* **TO DO**:
Below are several records. Retype exactly those lines running from the one with "Keep writing the" through the one with "board_recess_h = board_t + soft_gap;", end lines included, and no others.

* **INPUT**:
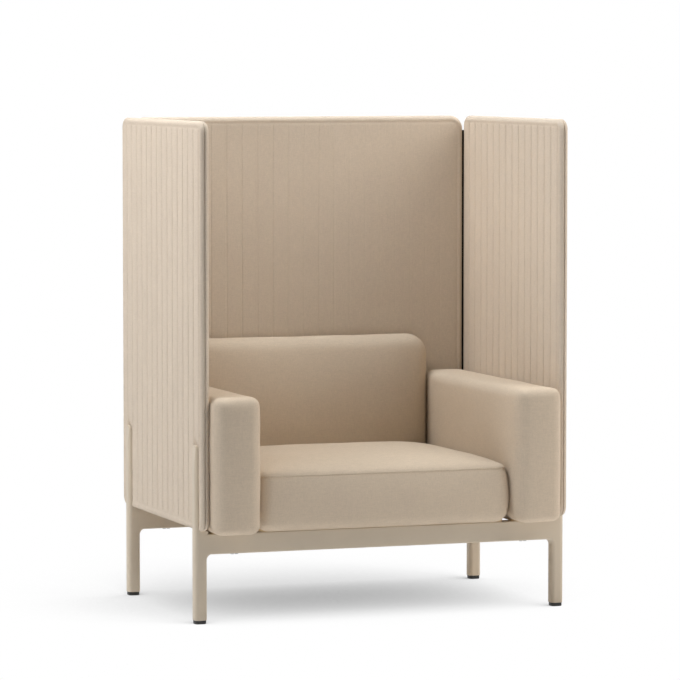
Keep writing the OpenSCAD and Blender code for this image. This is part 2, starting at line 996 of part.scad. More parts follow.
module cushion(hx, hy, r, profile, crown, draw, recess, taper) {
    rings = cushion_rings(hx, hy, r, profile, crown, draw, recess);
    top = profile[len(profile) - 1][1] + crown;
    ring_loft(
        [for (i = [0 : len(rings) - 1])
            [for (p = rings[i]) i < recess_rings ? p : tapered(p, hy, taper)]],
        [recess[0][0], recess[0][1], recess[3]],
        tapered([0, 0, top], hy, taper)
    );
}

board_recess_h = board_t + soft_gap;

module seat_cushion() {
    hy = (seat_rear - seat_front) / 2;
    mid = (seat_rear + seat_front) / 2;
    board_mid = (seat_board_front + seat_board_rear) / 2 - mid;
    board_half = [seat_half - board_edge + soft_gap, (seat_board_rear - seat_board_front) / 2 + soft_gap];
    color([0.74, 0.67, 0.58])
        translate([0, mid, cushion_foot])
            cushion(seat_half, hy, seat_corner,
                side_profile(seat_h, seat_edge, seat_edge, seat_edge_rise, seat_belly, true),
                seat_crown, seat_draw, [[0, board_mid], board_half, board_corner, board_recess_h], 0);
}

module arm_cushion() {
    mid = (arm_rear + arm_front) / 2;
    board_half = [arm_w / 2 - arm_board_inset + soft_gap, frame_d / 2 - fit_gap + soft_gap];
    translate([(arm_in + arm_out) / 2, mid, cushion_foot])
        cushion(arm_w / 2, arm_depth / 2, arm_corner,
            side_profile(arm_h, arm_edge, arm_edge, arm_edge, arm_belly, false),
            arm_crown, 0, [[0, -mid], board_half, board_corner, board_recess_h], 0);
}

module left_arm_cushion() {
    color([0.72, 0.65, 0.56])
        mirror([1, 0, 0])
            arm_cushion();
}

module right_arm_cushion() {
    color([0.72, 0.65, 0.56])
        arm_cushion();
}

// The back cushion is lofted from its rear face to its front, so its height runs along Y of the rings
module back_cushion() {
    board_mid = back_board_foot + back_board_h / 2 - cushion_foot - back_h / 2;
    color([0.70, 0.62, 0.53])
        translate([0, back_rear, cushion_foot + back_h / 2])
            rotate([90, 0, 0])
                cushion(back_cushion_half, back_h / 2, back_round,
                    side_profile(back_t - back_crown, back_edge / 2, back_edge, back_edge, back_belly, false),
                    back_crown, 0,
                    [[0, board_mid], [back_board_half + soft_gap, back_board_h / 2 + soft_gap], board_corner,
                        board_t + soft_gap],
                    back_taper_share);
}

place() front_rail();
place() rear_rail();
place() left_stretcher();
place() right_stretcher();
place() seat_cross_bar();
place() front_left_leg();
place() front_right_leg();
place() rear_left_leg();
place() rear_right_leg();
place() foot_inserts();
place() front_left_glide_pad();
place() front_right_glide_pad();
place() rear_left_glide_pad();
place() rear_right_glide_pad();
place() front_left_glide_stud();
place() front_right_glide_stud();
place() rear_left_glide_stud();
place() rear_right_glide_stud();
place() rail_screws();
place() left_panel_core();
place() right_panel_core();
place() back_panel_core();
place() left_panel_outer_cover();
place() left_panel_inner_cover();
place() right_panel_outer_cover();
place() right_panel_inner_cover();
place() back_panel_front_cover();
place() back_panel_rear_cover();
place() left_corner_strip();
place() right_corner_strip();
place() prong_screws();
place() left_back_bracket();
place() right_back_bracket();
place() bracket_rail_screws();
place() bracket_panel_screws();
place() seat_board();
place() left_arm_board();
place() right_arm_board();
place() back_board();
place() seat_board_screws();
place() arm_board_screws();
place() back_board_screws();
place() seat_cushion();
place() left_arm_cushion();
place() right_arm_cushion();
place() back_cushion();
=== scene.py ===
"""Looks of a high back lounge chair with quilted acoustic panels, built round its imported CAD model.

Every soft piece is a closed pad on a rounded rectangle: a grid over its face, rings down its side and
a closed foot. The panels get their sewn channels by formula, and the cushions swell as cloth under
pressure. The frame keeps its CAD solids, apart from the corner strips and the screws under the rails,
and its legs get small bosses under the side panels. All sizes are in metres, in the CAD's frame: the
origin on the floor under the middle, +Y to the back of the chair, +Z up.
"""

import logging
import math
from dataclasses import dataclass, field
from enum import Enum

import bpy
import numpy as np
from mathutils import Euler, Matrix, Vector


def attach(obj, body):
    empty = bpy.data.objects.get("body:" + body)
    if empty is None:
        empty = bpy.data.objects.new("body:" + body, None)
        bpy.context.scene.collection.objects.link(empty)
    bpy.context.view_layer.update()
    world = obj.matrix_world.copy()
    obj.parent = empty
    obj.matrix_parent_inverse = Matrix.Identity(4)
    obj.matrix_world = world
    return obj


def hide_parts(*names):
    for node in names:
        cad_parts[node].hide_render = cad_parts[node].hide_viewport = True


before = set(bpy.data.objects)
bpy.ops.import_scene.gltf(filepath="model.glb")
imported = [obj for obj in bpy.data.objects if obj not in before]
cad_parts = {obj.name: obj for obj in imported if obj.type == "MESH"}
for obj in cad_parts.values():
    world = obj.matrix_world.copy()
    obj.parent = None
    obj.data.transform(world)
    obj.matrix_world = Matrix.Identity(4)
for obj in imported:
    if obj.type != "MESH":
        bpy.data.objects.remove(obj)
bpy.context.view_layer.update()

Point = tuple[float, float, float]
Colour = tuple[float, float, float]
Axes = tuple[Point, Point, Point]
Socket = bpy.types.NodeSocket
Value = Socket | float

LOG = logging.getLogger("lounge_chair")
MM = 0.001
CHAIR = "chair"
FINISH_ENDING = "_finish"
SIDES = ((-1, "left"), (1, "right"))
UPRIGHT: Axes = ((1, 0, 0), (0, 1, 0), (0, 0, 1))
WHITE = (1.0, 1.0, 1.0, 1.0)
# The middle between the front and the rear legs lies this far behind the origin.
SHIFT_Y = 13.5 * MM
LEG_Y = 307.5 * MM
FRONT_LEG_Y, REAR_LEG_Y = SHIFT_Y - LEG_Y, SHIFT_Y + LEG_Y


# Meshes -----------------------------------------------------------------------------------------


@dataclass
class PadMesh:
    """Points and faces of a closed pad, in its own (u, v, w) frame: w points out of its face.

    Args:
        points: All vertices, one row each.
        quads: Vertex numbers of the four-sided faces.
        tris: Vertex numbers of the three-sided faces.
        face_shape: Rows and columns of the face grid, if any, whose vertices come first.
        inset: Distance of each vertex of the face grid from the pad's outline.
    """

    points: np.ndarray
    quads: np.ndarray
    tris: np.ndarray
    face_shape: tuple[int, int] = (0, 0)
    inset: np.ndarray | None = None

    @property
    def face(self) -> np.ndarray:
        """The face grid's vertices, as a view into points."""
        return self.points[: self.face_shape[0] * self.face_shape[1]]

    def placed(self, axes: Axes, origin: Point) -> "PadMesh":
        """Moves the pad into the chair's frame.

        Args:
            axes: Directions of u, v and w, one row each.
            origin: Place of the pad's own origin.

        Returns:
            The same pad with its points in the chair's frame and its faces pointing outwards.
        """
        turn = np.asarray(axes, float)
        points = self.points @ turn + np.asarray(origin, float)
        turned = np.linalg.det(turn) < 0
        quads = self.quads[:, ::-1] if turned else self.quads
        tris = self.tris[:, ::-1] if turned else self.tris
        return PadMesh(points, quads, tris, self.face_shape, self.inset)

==

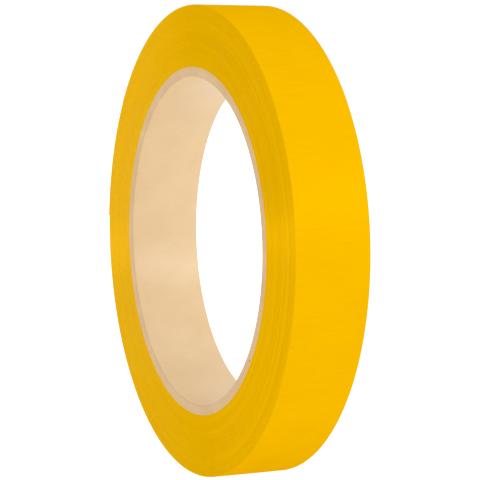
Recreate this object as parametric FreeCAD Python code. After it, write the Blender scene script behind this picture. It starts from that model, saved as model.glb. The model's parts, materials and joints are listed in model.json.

* **OUTPUT**:
Keep writing the OpenSCAD and Blender code for this image. This is part 2, starting at line 996 of part.scad. More parts follow.
module cushion(hx, hy, r, profile, crown, draw, recess, taper) {
    rings = cushion_rings(hx, hy, r, profile, crown, draw, recess);
    top = profile[len(profile) - 1][1] + crown;
    ring_loft(
        [for (i = [0 : len(rings) - 1])
            [for (p = rings[i]) i < recess_rings ? p : tapered(p, hy, taper)]],
        [recess[0][0], recess[0][1], recess[3]],
        tapered([0, 0, top], hy, taper)
    );
}

board_recess_h = board_t + soft_gap;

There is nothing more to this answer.